Come where the sun shines, And where life's worth your while, You won't be here long, 'Till you'll wear a smile; No state's so healthy, And no folk quite so true, To South Dakota. We welcome you.
 
Hail! South Dakota, The state we love the best, Land of our fathers, Builders of the west; Home of the Badlands, and Rushmore's ageless shrine, Black Hills and prairies, Farmland and Sunshine. Hills, farms and prairies, Blessed with bright Sunshine.
 
Roy Braxton Justus (1901-83)
As a high school student in Avon, South Dakota, Roy Justus displayed his cartoon comments on World War I in a local drugstore window. Beginning in 1924, Justus worked as an editorial cartoonist for the Sioux City Tribune, to which he returned after brief stints in Washington, D.C. He contributed to a political cartoon syndicate for Midwest weeklies and later worked in New York on the art staff of the Associated Press.
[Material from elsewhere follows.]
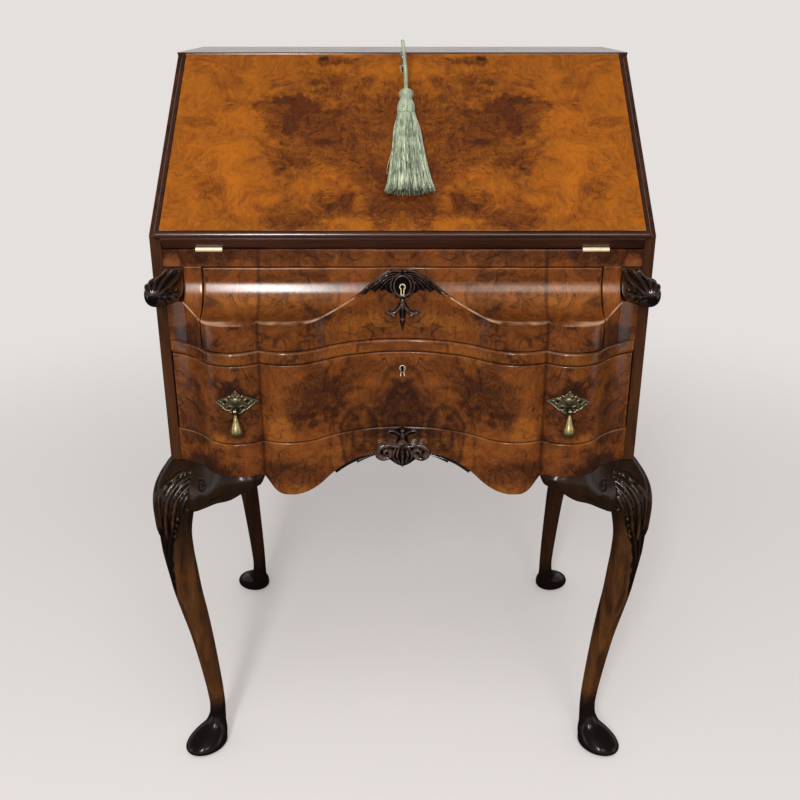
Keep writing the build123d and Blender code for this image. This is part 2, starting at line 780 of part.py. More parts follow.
def frieze_carving(front):
    """Leaf spray under the rail, a cartouche, a fleur and its tail, in relief on the drawer."""
    top = upper_front_top - groove_step
    right = polygon([(x * spray_half, top - down * spray_height) for x, down in spray_shares])
    eye_z = mid_rail_top + upper_key_height
    fleur_z = eye_z - fleur_drop
    swell = tail_half * stem_swell_share
    outline = right + mirrored(right) + Pos(0, eye_z) * Ellipse(cartouche_half, cartouche_height)
    stem = polygon([
        (-tail_half, eye_z), (tail_half, eye_z), (swell, fleur_z), (0, top - tail_drop), (-swell, fleur_z),
    ])
    curl_reach = fleur_half - fleur_ball
    curl = polygon([(x * curl_reach, fleur_z + up * fleur_ball) for x, up in curl_shares])
    ball = Pos(curl_reach, fleur_z) * Circle(fleur_ball)
    outline = outline + stem + curl + mirrored(curl) + ball + mirrored(ball)
    body = through(outline, -carving_relief, carving_sink) - front
    hole = Plane.XZ.offset(-carving_sink) * Pos(0, eye_z) * keyhole(0)
    body = body - extrude(hole, amount=carving_relief + carving_sink + overrun)
    return group(s for s in body.solids() if s.bounding_box().min.Y < 0)


def upper_drawer():
    low = mid_rail_top + slide_gap
    front = serpentine_front(upper_half, upper_front_low, upper_front_top, 0, front_back)
    front = front & hollow(-upper_half, upper_half, upper_front_low, upper_front_top, front_back)
    front, lock = drawer_lock(front, mid_rail_top + upper_key_height, -hollow_reach)
    solids["upper_drawer_lock"] = lock
    solids["frieze_carving"] = frieze_carving(front)
    drawer_box("upper_drawer", upper_half, low, upper_front_top - drawer_head_room, front)


def lower_drawer():
    low = apron_top + slide_gap
    front = serpentine_front(front_half, lower_front_low, lower_front_top, 0, front_back)
    key_z = lower_front_low + lower_key_height
    front, lock = drawer_lock(front, key_z, -lobe_reach)
    sink = bow_setback + thread_thick
    plane = Plane.XZ.offset(-sink) * Pos(0, key_z)
    front = front - extrude(plane * keyhole(thread_width), amount=thread_thick * 2)
    solids["lower_escutcheon"] = extrude(plane * thread(), amount=thread_thick)
    solids["lower_drawer_lock"] = lock
    half = front_half - drawer_side_play
    drawer_box("lower_drawer", half, low, lower_front_top - drawer_head_room, front)
    handles()


def handles():
    """Pierced plates bent to the lobes, posts with an eye and pear drops that swing in them."""
    z = lower_front_low + handle_height
    half_face = polygon([(x * plate_half, up * plate_rise) for x, up in plate_shares])
    face = half_face + mirrored(half_face)
    for x, up in pierce_shares:
        hole = Pos(plate_half * x, plate_rise * up) * Circle(pierce_radius)
        face = face - hole - mirrored(hole)
    face = Pos(handle_x, z) * face
    reach = lobe_reach + plate_thick + overrun
    skin = upright(serpentine(plate_thick, 0), z - 2 * plate_rise, z + 2 * plate_rise)
    skin = skin - upright(serpentine(0, overrun), z - 2 * plate_rise, z + 2 * plate_rise)
    plate = through(face, -reach, -lobe_reach / 2) & skin
    seat_y = -lobe_reach - plate_thick / 2
    pivot_y = -lobe_reach - plate_thick - post_reach
    pivot_z = z - drop_below
    base = Pos(handle_x, (seat_y + pivot_y + post_radius) / 2, pivot_z)
    base = base * Cylinder(post_radius, seat_y - pivot_y - post_radius, rotation=(90, 0, 0))
    cheek_in = drop_eye_half + eye_play
    cheek = Cylinder(cheek_radius, cheek_thick, rotation=(0, 90, 0))
    arm = block(-cheek_thick / 2, cheek_thick / 2, 0, post_radius + eye_play, -cheek_radius, cheek_radius)
    fork = base
    for side in (-1, 1):
        place = Pos(handle_x + side * (cheek_in + cheek_thick / 2), pivot_y, pivot_z)
        fork = fork + place * cheek + place * arm
    pin = Cylinder(drop_pin_radius, 2 * (cheek_in + cheek_thick / 2), rotation=(0, 90, 0))
    fork = fork + Pos(handle_x, pivot_y, pivot_z) * pin
    solids["handle_plates"] = both(plate + fork)

    eye = Cylinder(drop_eye_radius, 2 * drop_eye_half, rotation=(0, 90, 0))
    body = Rot(180, 0, 0) * turned(drop_shares, drop_radius, drop_length) + eye
    body = body - Cylinder(drop_pin_radius + running_fit, 3 * drop_eye_half, rotation=(0, 90, 0))
    right = Pos(handle_x, pivot_y, pivot_z) * body
    solids["drop_right"] = right
    solids["drop_left"] = mirrored(right)


def apron_parts():
    body = serpentine_front(inner_half, apron_top - apron_lobe_depth, apron_top, 0, apron_back)
    edge = [(x * front_half, apron_top - share * apron_lobe_depth) for x, share in apron_shares]
    groove_x = edge[-1][0] + groove_step / 4
    outline = [
        Spline(*edge, tangents=[(1, 0), (0.25, 1)]), Line(edge[-1], (groove_x + groove_step, case_bottom)),
        Line((groove_x + groove_step, case_bottom), (inner_half, case_bottom)),
        Line((inner_half, case_bottom), (inner_half, apron_top)),
        Line((inner_half, apron_top), (0, apron_top)), Line((0, apron_top), edge[0]),
    ]
    right = make_face(outline)
    shape = through(right + mirrored(right), -lobe_reach - overrun, apron_back)
    apron = body & shape
    solids["apron"] = apron

    face = polygon([(x * shell_half, apron_top - down * shell_drop) for x, down in shell_shares])
    carved = through(face + mirrored(face), -shell_relief, carving_sink) - apron
    solids["apron_shell"] = group(s for s in carved.solids() if s.bounding_box().min.Y < -carving_relief)

    inside = [point for point in edge if leaf_from_share < point[0] / front_half < leaf_to_share]
    lower = []
    for i, (x, z) in enumerate(inside):
        lower.append((x - leaf_lap, z - leaf_thick * (1 - i / len(inside))))
    leaf = polygon(inside + lower[::-1])
    plan = upright(serpentine(-bracket_inset, apron_back), apron_top - apron_lobe_depth, apron_top)
    leaf_back = leaf_depth - lobe_reach / 2
    leaf_low = apron_top - apron_lobe_depth - leaf_thick
    front_only = block(0, case_half, -lobe_reach, leaf_back, leaf_low, apron_top)
    strip = through(leaf, -lobe_reach - overrun, apron_back) & plan & front_only
    solids["apron_leaves"] = both(strip - apron)
    return apron


def superellipse(half_long, half_wide, power):
    """Points round a rounded square: each coordinate is its cosine or sine raised to two over power."""
    points = []
    for i in range(section_points):
        angle = 2 * math.pi * i / section_points
        c = math.cos(angle)
        s = math.sin(angle)
        x = math.copysign(abs(c) ** (2 / power), c) * half_long
        y = math.copysign(abs(s) ** (2 / power), s) * half_wide
        points.append((x, y))
    return points


def leg_section(long, wide, power, forward):
    """An outline that is square to the case where it is boxy and turned to the diagonal where it is not."""
    points = superellipse(long, wide, power)
    if power > square_power:
        return points
    diagonal = math.radians(-45 * forward)
    c = math.cos(diagonal)
    s = math.sin(diagonal)
    turned = [(px * c - py * s, px * s + py * c) for px, py in points]
    step = forward * section_points // 8 % section_points
    return turned[step:] + turned[:step]


def leg(x, y, forward, knee_shares):
    """A cabriole leg lofted through upright sections, its knee and toe turned out on the diagonal."""
    sections = []
    for i, (up, out, ahead, long, wide, power) in enumerate(leg_shares):
        if i < len(knee_shares):
            ahead = knee_shares[i]
        middle = (x + out * leg_half, y - forward * ahead * leg_half, up * case_bottom)
        outline = leg_section(long * leg_half, wide * leg_half, power, forward)
        sections.append(Plane(origin=middle) * polygon(outline))
    for up, out, ahead, long, wide in foot_shares:
        middle = (x + out * foot_half, y - forward * ahead * foot_half, up * foot_height)
        outline = leg_section(long * foot_half, wide * foot_half, foot_power, forward)
        sections.append(Plane(origin=middle) * polygon(outline))
    return loft(sections[::-1], ruled=True)


def legs_and_brackets(apron):
    front = leg(front_leg_x, front_leg_y, 1, ())
    back = leg(back_leg_x, back_leg_y, -1, back_knee_shares)
    solids["front_leg_right"] = front
    solids["front_leg_left"] = mirrored(front)
    solids["back_leg_right"] = back
    solids["back_leg_left"] = mirrored(back)

    groove_x = groove_share[0] * front_half + groove_step
    knee_x = front_leg_x - leg_half * 0.2
    span = knee_x - groove_x
    profiles = []
    for along, *reaches, drop_share in front_bracket_shares:
        drop = drop_share * bracket_drop
        face = []
        for reach, level in zip(reaches, bracket_level_shares):
            face.append((-reach * lobe_reach, case_bottom - level * drop))
        rear = [(face[-1][0] + bracket_thick, face[-1][1]), (face[0][0] + bracket_thick, case_bottom)]
        profiles.append(Plane.YZ.offset(groove_x + along * span) * polygon(face + rear))
    piece = loft(profiles, ruled=True)
    solids["front_brackets"] = both((piece - front).solids().sort_by(SortBy.VOLUME)[-1])

    inner_x = case_half - side_bracket_thick
    sides = []
    for start, sign, leg_solid in ((front_leg_y + leg_half, 1, front), (back_leg_y - leg_half, -1, back)):
        root = start - sign * leg_half / 2
        tip = start + sign * side_bracket_length
        span = start - tip
        edge = [(tip + span * a, case_bottom - b * side_bracket_drop) for a, b in side_bracket_shares]
        outline = [
            Spline(*edge), Line(edge[-1], (root, edge[-1][1])),
            Line((root, edge[-1][1]), (root, case_bottom)),
            Line((root, case_bottom), (tip, case_bottom)), Line((tip, case_bottom), edge[0]),
        ]
        piece = across(make_face(outline), inner_x, case_half - bracket_inset) - leg_solid
        sides.append(piece.solids().sort_by(SortBy.VOLUME)[-1])
    solids["side_brackets"] = group(s for piece in sides for s in (piece, mirrored(piece)))

    blocks = []
    inner_leg = front_leg_x - leg_half
    for y0, y1 in ((apron_back, block_depth), (inner_back - block_depth + apron_back, inner_back)):
        blocks.append(both(block(inner_leg, inner_half, y0, y1, case_bottom, apron_top - board_thick)))
    solids["corner_blocks"] = group(s for pair in blocks for s in pair.solids())


def writing_fittings():
    half = inner_half - unit_half_gap
    back = inner_back - unit_half_gap
    mid_low = bed_top + low_row
    mid_top = mid_low + unit_board
    top_low = bed_top + unit_height - unit_board
    shelves = [
        block(-half, half, unit_front, back, mid_low, mid_top),
        block(-half, half, unit_front, back, top_low, top_low + unit_board),
    ]
    solids["pigeonhole_shelves"] = group(shelves)
    posts = []
    for x in (-low_divider, low_divider):
        posts.append(block(x - unit_board / 2, x + unit_board / 2, unit_front, back, bed_top, mid_low))
    for place in high_dividers:
        for x in (-place, place):
            posts.append(block(x - unit_board / 2, x + unit_board / 2, unit_front, back, mid_top, top_low))
    solids["pigeonhole_dividers"] = group(posts)

    x0 = low_divider + unit_board / 2 + small_play
    x1 = half - small_play
    y0 = unit_front + small_play
    z0 = bed_top + small_play
    z1 = mid_low - small_play
    y1 = back - small_end_room
    hollow_of_tray = block(
        x0 + small_wall, x1 - small_wall, y0 + small_wall, y1 - small_wall, z0 + small_floor, z1
    )
    tray = block(x0, x1, y0, y1, z0, z1) - hollow_of_tray
    middle = ((x0 + x1) / 2, (z0 + z1) / 2)
    knob = turned(knob_shares, knob_radius, knob_reach)
    knob = Plane(origin=(middle[0], y0, middle[1]), x_dir=(1, 0, 0), z_dir=(0, -1, 0)) * knob
    right = group([tray, knob])
    solids["small_drawer_right"] = right
    solids["small_drawer_left"] = mirrored(right)


def move_to_centre():
    """The origin goes under the middle of everything but the tassel."""
    boxes = [shape.bounding_box() for name, shape in solids.items() if name not in cord_names]
    middle = (min(b.min.Y for b in boxes) + max(b.max.Y for b in boxes)) / 2
    for name, shape in solids.items():
        solids[name] = Pos(0, -middle, 0) * shape
    return middle


case_shell()
fall_parts(hinge_parts())
key_part()
tassel_parts()
loper_parts()
upper_drawer()
lower_drawer()
legs_and_brackets(apron_parts())
writing_fittings()
solids["drawer_stops"] = stile_stops()
middle_y = move_to_centre()
print("front plane of the case at y", round(-middle_y, 3))
for name, shape in solids.items():
    export_step(shape, "parts/" + name + ".step")
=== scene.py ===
import json
import math

import bmesh
import bpy
import numpy as np
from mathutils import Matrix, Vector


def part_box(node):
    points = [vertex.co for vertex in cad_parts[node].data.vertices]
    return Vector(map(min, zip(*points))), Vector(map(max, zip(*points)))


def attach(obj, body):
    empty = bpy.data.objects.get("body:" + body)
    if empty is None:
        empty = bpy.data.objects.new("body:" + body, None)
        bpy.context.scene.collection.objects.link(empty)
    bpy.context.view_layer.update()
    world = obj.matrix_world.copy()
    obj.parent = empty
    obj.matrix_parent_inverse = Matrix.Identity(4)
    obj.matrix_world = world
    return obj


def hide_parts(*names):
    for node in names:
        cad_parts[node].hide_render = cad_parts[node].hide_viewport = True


# Looks of a small walnut writing bureau, in metres: X to the right, Y to the back, Z up.

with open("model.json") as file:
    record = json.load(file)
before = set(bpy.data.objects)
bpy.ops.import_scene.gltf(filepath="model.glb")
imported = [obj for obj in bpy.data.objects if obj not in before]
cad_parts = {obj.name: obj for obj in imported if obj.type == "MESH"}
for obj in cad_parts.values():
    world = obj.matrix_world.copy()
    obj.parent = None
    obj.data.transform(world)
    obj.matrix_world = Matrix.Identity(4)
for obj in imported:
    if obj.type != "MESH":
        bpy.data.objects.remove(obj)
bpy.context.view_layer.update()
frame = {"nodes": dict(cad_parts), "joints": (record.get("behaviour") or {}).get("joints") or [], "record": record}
nodes = frame["nodes"]
bodyOf = {node: body for body, group in frame["record"]["behaviour"]["bodies"].items() for node in group}
print("frame loaded,", len(nodes), "nodes")

mm = 0.001
fullTurn = 2 * math.pi
frontStep = 2.5 * mm   # cell width of the veneered fronts
plainEdge = 35       # degrees between faces above which an edge is sharp


def low(node):
    return np.array(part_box(node)[0])


def high(node):
    return np.array(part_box(node)[1])


caseHalf = high("side_panel_right")[0]
innerHalf, frontPlane, caseBottom = low("side_panel_right")   # frontPlane: y of the case's front edges


# Shapes

# Pairs of numbers times a scale, which is a millimetre unless another is given.
def pairs(*numbers, scale=mm):
    return np.reshape(numbers, (-1, 2)) * scale


def unit(value):
    return np.clip(value, 0, 1)


# Half a round: the root of one minus the square of the share of the way to its edge.
def rounded(share):
    return np.sqrt(unit(1 - share ** 2))


# Angles carried into the half turn on either side of nought.
def nearestTurn(angle):
    return (angle + math.pi) % fullTurn - math.pi


def ringAngles(count):
    return np.linspace(0, fullTurn, count, endpoint=False)


# Faces of a grid of points, each cell's corners in order round it.
def gridFaces(rows, columns, roundRows=False, roundColumns=False):
    r, c = np.meshgrid(
        np.arange(rows if roundRows else rows - 1),
        np.arange(columns if roundColumns else columns - 1), indexing="ij",
    )
    r2, c2 = (r + 1) % rows, (c + 1) % columns
    corners = [r * columns + c, r * columns + c2, r2 * columns + c2, r2 * columns + c]
    return np.stack(corners, -1).reshape(-1, 4)


def linked(name, data):
    made = bpy.data.objects.new(name, data)
    bpy.context.scene.collection.objects.link(made)
    return made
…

When the Tribune merged with the Sioux City Journal, Justus served as an editorial cartoonist until 1944. That year, he became editorial cartoonist for the Minneapolis Star, on which he served until his retirement in 1975. A donation by the Minneapolis Star of more than sixty-five hundred Roy Justus cartoons was supplemented in 1988 by a gift of Mrs. Roy Justus of fifty-one scrapbooks, original cartoons, and awards.
 
George Stanley McGovern,
George Stanley McGoverna Representative and a Senator from South Dakota; born in Avon, Bon Homme County, S.Dak., July 19, 1922; attended the public schools of Mitchell, S.Dak., and Dakota Wesleyan University, 1940-1942; enlisted in the United States Army Air Corps in June 1942, flew combat missions in the European Theater, and was discharged from the service in July 1945; returned to Dakota Wesleyan University and graduated in 1946; held teaching assistantship and fellowship at Northwestern University, Evanston, Ill., 1948-1950, receiving his Ph.D. from that university in 1953; professor of history and government at Dakota Wesleyan University 1950-1953; executive secretary of South Dakota Democratic Party 1953-1956; member of Advisory Committee on Political Organization of Democratic National Committee 1954-1956; elected as a Democrat to the Eighty-fifth and Eighty-sixth Congresses (January 3, 1957-January 3, 1961); was not a candidate for renomination in 1960, but was unsuccessful for election to the United States Senate; appointed special assistant to the President January 20, 1961, as director of the Food for Peace Program, and served until his resignation July 18, 1962, to become a candidate for the United States Senate; elected to the United States Senate in 1962; reelected in 1968 and 1974 and served from January 3, 1963, to January 3, 1981; chairman, Select Committee on Unmet Basic Needs (Ninetieth Congress), Select Committee on Nutrition and Human Needs (Ninety-first through Ninety-fifth Congresses); unsuccessful candidate for reelection to the U.S. Senate in 1980; unsuccessful candidate for Democratic presidential nomination in 1968 and 1984; unsuccessful Democratic nominee for President of the United States in 1972; lecturer and teacher; U.S. Ambassador to the United Nations Food and Agricultural Agencies in Rome, Italy, 1998-2001; awarded the Presidential Medal of Freedom on August 9, 2000; appointed United Nations Global Ambassador on World Hunger in 2001. More McGovern
 
Ben Reifel (1906-1990)
Ben Reifel
Courtesy of SD State Historical Society
South Dakotan elected Ben Reifel to the United States House of Representatives in 1960. Mr. Reifel was the first American Indian from the state to serve in Congress. Benjamin Reifel was born in Parmelee in 1906. His mother was a Brulé Lakota. His father was a German American.

The Badlands Visitor Center was rename The Ben Reifel Visitor Center in 1959.